Regarded as the team’s top prospect headed into each of the last three seasons, Miller, a first-round draft pick in 2009, breezed through the Cardinals’ farm system and opened the 2012 season pitching for Triple-A Memphis as a 21-year-old.
However, the 6’3”, 195-pound right-hander unexpectedly struggled in his first year at the more advanced level, posting a 4-8 record and 6.17 ERA with 17 home runs allowed and 43 walks through his first 17 starts.
As a result, the Cardinals offered Miller a short break toward the end of June to tweak his mechanics with the team’s pitching coordinator, Brent Strom, who corrected his stride and insisted he become less dependent on his fastball.
Over the second half of the season, Miller was an entirely different pitcher, posting a 7-2 record, 2.88 ERA, .217 BAA and 70/7 K/BB in 59.1 innings spanning 10 starts following the All-Star break.
As a result, the Cardinals called up their prized right-hander when the active roster expanded from 25 to 40 players on Sept. 1. Making his big league debut on Sept. 5, Miller was highly impressive in six appearances over the final month of the season, as he registered a 1.32 ERA with 16/4 K/BB over 13.2 innings.
Miller’s best performance came against the Reds in the final regular-season game on Oct. 3. Not only did he make the first start of his major league career, Miller absolutely dominated, carrying a no-hitter into the sixth inning before finally allowing a bloop single to Wilson Valdez.

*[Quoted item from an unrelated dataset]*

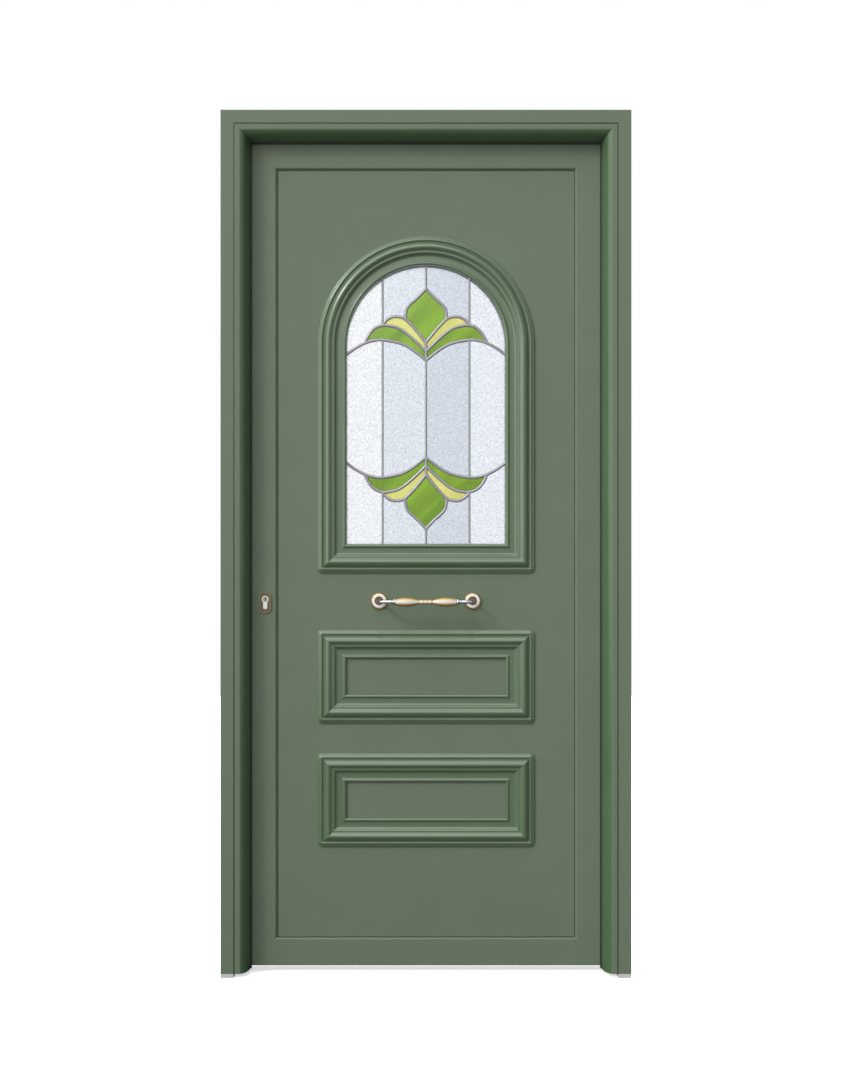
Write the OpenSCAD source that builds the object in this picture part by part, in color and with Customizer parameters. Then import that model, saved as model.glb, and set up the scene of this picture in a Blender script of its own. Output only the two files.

It ultimately was the only hit Miller would allow, as he finished the game with seven strikeouts and two walks over six brilliant innings.
It’s difficult to say whether Miller may actually be considered to start Game 5 instead of Lynn, as the decision is seemingly predicated on the result of Games 3 and 4. Even it that ultimately does not happen, Miller’s experience and success as a starter in the minor leagues, and now in the major leagues, has him poised for a potential long-relief role over the remainder of the NLCS.
And considering that a Cardinals' starter hasn’t won since Game 3 of the NLDS (Carpenter), the decision to use Miller as a multiple-inning reliever in the middle of a close game may be far more valuable than anyone expects.